A research team from the Tokyo Tech, headed by Dr. Masahiro Takinoue, decided to look beyond the traditional methods of ratchet, and instead preferred a new technique where they would observe the interactions of particles crowded together, and have published their findings in Advanced Intelligent Systems. Their theory was that crowded particles would interact with one another and result in the ratchet transport, accelerating the development of ratchet transport techniques. “A successful experiment,” in the words of Dr. Takinoue, “would enhance the development of smart applications in lab-on-a-chip devices and electrically controlled molecular robots.”

The team used gold to create twin two-dimensional “sawtooth” electrodes on a glass micro-scope slide, as shown in Figure 1. The sawtooth pattern of the electrodes generated a static asymmetric electric field rather than a time-varying one, encouraging motion.

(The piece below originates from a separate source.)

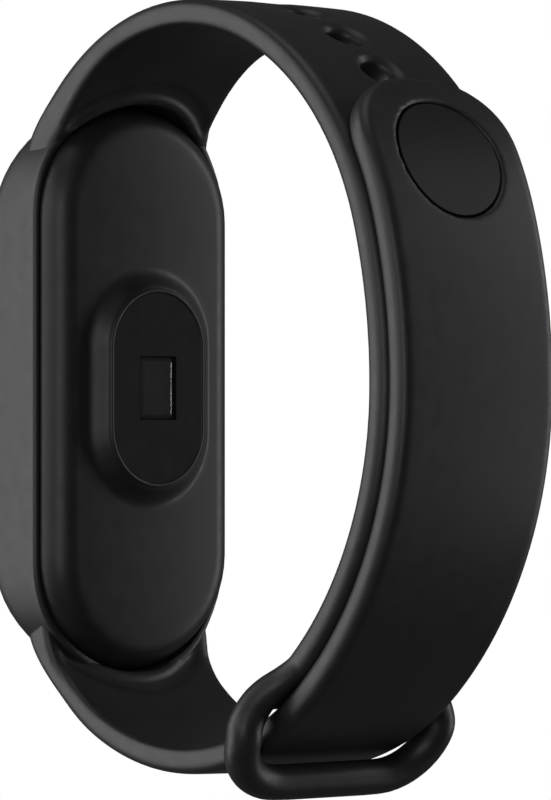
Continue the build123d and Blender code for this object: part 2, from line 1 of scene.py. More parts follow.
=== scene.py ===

Using these electrodes to distribute an asymmetric electric field, the team observed sparsely distributed microscopic polystyrene particles moving back and forth in a predictable pattern. When the particles were crowded together, however, the particles interacted with one another and underwent unidirectional movement, successfully migrating from one end of the electrode towards the other, as illustrated in Figure 2.

Figure 1. Twin Sawtooth Electrodes

Figure 1. Twin Sawtooth Electrodes

The sawtooth pattern on the twin electrodes allows for an asymmetric electric field, encouraging movement.

Figure 2. Sparse and crowded particles resulting in different motions

Figure 2. Sparse and crowded particles resulting in different motions

Here, the sparsely populated particles move in a stable “back and forth” motion, trapped in the same position. The crowded particles, on the other hand, migrate steadily towards the top, indicating the successful unidirectional transportation of particles.

Using these findings, the team has produced an abstract model to illustrate collective ratchet transport. The model succeeded in depicting the crowding behavior observed in the experiment, verifying the theory that particle interactions in crowds would positively affect ratchet transportation techniques.

Dr. Takinoue is hopeful that the study “can lead to the development of transport techniques on a micrometer scale with sophisticated functions such as changes in the transport direction, and sorting in accordance with the particle shape and size,” allowing us to build new micro-robotics, lab-on-a-chip devices, and other life-saving microtechnology.